Estimated reading time: 4 minute(s)
The conversation was fascinating but there was simply not enough time to get into all the details, so we followed up with the five panelists to revisit the discussion. As always with our Voices series, EQ asked everyone the same question: (Answers have been lightly edited for clarity and are posted in the order received)
When people talk about VR they often cite its strengths as an “emotionally engaging” platform. Can you describe the moment when your perspective shifted from someone who is dabbling in VR/AR to someone who decided to build a business or product on this technology? What was the feeling that convinced you to pursue it and what was the insight that you had into what XR could achieve that was previously not possible?
Ian Renz, Founder of ShowMeVirtual, St. Louis’ first immersive media agency.
I can pinpoint the exact moment I realized that both businesses and consumers would fall in love with this technology, and that the industry was here to stay (despite the failure on the consumer-side of the industry a few decades ago);
In summer 2014, after receiving my VR developer’s kit headset, I began playing every game and tech demo I could find online. But it wasn’t until I played a demo called Weightless, an experience that has you embody an astronaut that freely floats around a space station, that I was truly convinced of the power of this technology.
The experience had you use your own actual hands (instead of a controller) to interact with various objects, and when I reached out to grab a screw floating in front of me, my brain was so convinced it was actually there, that I felt like I had actually clasped this digital screw in my hand.
As I sat there, laughing audibly to a room of no one, my mind was reeling with the possibilities for brands to use this technology to teleport their audiences and deliver experiences never before possible. From that moment on, there was no other option in the world for me than to create an agency solely dedicated to creating immersive experiences for others.
James Kane, Immersive Tech Lead at Paradowski Creative
I’ve always been a science fiction fan and in those imagined universes, XR-like technology is nothing new.
But I realized AR and VR could actually be feasible after I tried the consumer release of the Oculus Rift in early 2016 and began dabbling in 3D and VR programming. That’s when it dawned on me that even as a web developer from the Midwest, I could break ground in this exciting new industry that so resembled my childhood sci-fi dreams.
That’s the emotional pull for me, but there’s also a basic economic bet. The smartphone boom a decade ago and the rise of PCs and the web in decades earlier minted countless successful careers and companies— I’m betting that XR tech will be the next major platform, and I’m working to position myself and my agency as the experts in this emerging market.
Sarah Hill, Founder & CEO of Healium and co-organizer, making guided meditation escapes in XR to counter acute stress with biofeedback.
For Healium’s VR and AR apps, we do EEG brain maps on users before and after experiencing our content to see how the user’s brain responds.
We decided to create biometrically controlled content when our Chief Science officer sent me a before/after screenshot of the fast activity in the user’s brain four minutes before Healium and four minutes after. VR downshifts the nervous system.
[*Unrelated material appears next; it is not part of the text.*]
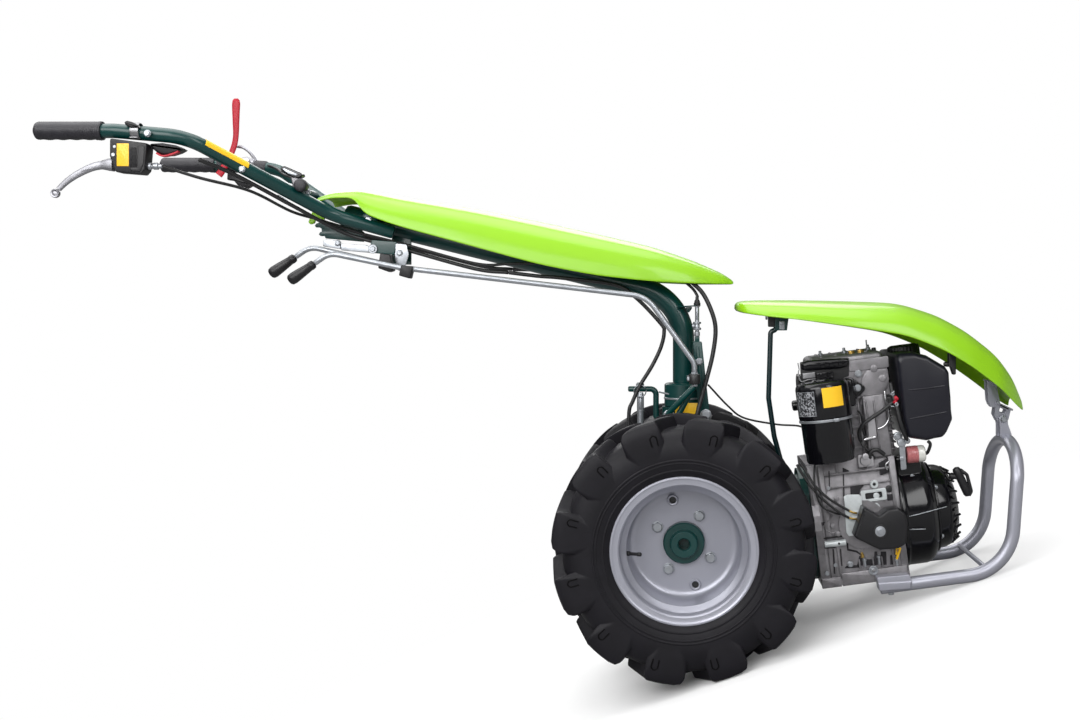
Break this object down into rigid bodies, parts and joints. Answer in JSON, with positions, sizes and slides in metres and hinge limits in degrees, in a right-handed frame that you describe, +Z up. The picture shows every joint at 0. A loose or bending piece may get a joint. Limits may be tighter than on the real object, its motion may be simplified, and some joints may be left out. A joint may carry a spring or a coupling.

VR has been clinically validated to reduce anxiety. There are more than 800 published studies on the therapeutic use cases of VR. You can see the brain temporarily changing.
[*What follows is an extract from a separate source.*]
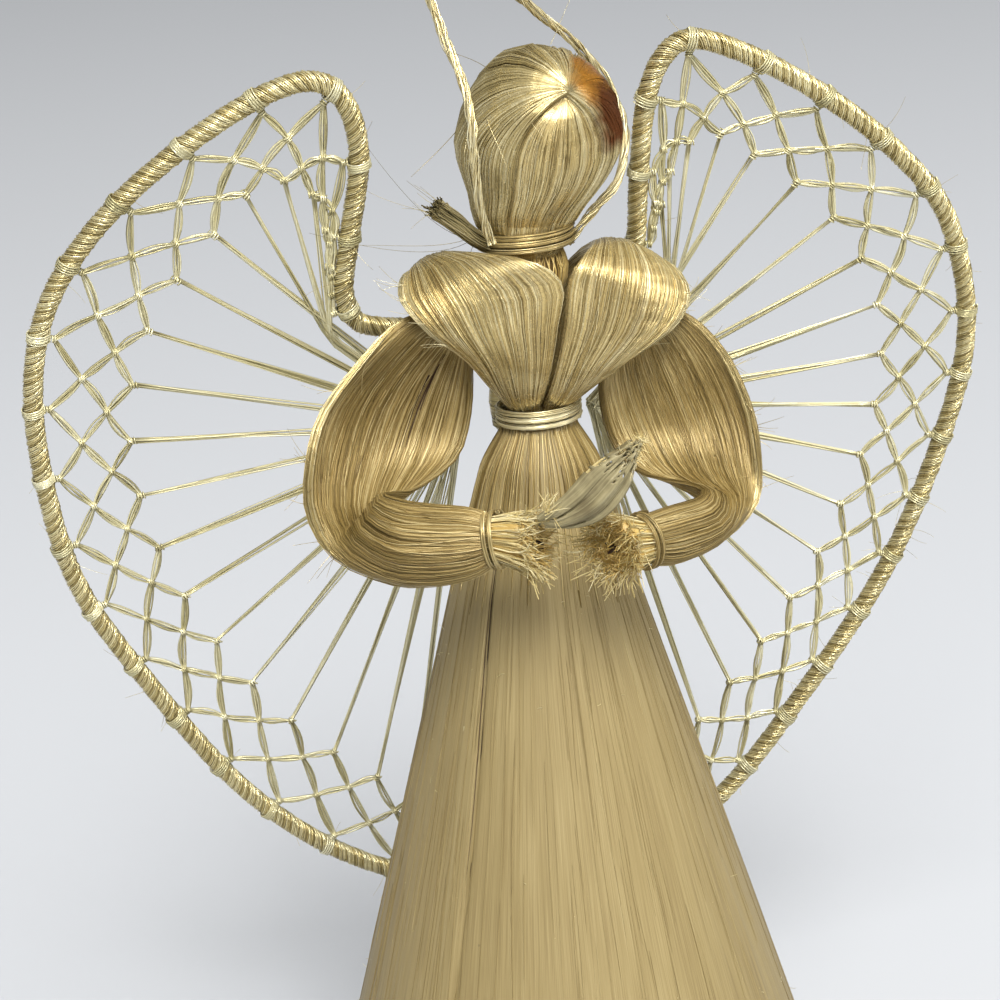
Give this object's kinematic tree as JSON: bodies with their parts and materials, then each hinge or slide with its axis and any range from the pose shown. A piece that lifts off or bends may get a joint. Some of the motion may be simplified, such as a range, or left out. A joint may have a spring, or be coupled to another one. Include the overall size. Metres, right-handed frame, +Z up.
{
  "type": "corn husk angel",
  "caption": "Standing angel ornament of bound plant fibre, with a hollow cone skirt, two netted wings on one wrapped wire and a hanging loop.",
  "frame": {"origin": "centre of the skirt's hem on the surface it stands on", "axes": "+Z up through the skirt's axis to the head; -Y the front, where the hands are; +X to the right of someone who looks at the front, and the nodes' left and right are that person's too"},
  "size_m": [0.1463, 0.086, 0.2064],
  "materials": {
    "skirt_sheet": "matt plant fibre sheet with a vertical grain",
    "silky_fibre": "combed plant fibre with a silky gloss",
    "wound_fibre": "pale twisted plant fibre",
    "dry_husk": "thin dry husk, matt"
  },
  "bodies": {
    "root": {"skirt": "skirt_sheet", "waist_tie": "wound_fibre", "bodice_left": "silky_fibre", "bodice_right": "silky_fibre", "arm_left": "silky_fibre", "arm_right": "silky_fibre", "wrist_tie_left": "wound_fibre", "wrist_tie_right": "wound_fibre", "held_husk": "dry_husk", "head": "silky_fibre", "hair": "silky_fibre", "neck_tie": "wound_fibre", "neck_knot": "wound_fibre", "hanging_loop": "wound_fibre", "wing_frame": "wound_fibre", "wing_net_left": "wound_fibre", "wing_net_right": "wound_fibre", "wing_binding": "wound_fibre"}
  },
  "joints": []
}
In 2012, we started doing virtual tours with Veterans. After thousands of tours, we noticed that VR appeared to be impacting their physiology. They weren’t just watching this kind of media, they were feeling it.
We went on to do side by side comparisons of 2D vs VR media and how each impact physiology: VR is more memorable. VR is shared more, watched longer, and more emotionally memorable.
Don Harvey Jr., Co-Founder of HarvinAR, focused on the industrial design and manufacturing space.
Honestly, when Microsoft announced the HoloLens it was that moment, sitting in London, KY at a BP Gas Station watching the announcment on my tablet, I knew that it would have a major impact on the Industrial Sector.
I had roughly over 5 years of experience working with Equipment Manufacturers, Distributors, and End Users in Automotive and Food Processing and my co-founder had over 40 years. With the ability to place Digital Content (holograms) in the real world it would allow us to present, engineer, diagnose, explain, educate, train, collaborate, and more unlike any way possible before.
Even 3 years into Augmented Reality, we are still only scratching the surface on what can be achieved leverage this technology to solve problems, improve businesses, and increase immersive collaboration. Our Harpra Platform development roadmap is rich with unique features and functions that are just downright exciting, even if a bit of a distance out before being developed.
Michael Southworth, VP of Technology & Co-Founder of Sentiar, using AR to visualize the heart during surgical procedures.
When I first put on VR in the 90’s, it was trying to sell me a window into a new world.
When I put on AR in 2016, it was showing me a new way to understand the world around me. I think the promise of this technology that fascinated me was its ability to take extremely complex information and present it in the world around us in a way that makes it far more accessible and intuitive.
For our company, SentiAR, it takes extremely complex electroanatomic data of the heart and helps us present it in a way that both trained physicians and their patients can connect with. Our brains are wired to understand the 3D world around us, and XR helps us tap into that promise in a way that traditional computing currently does not.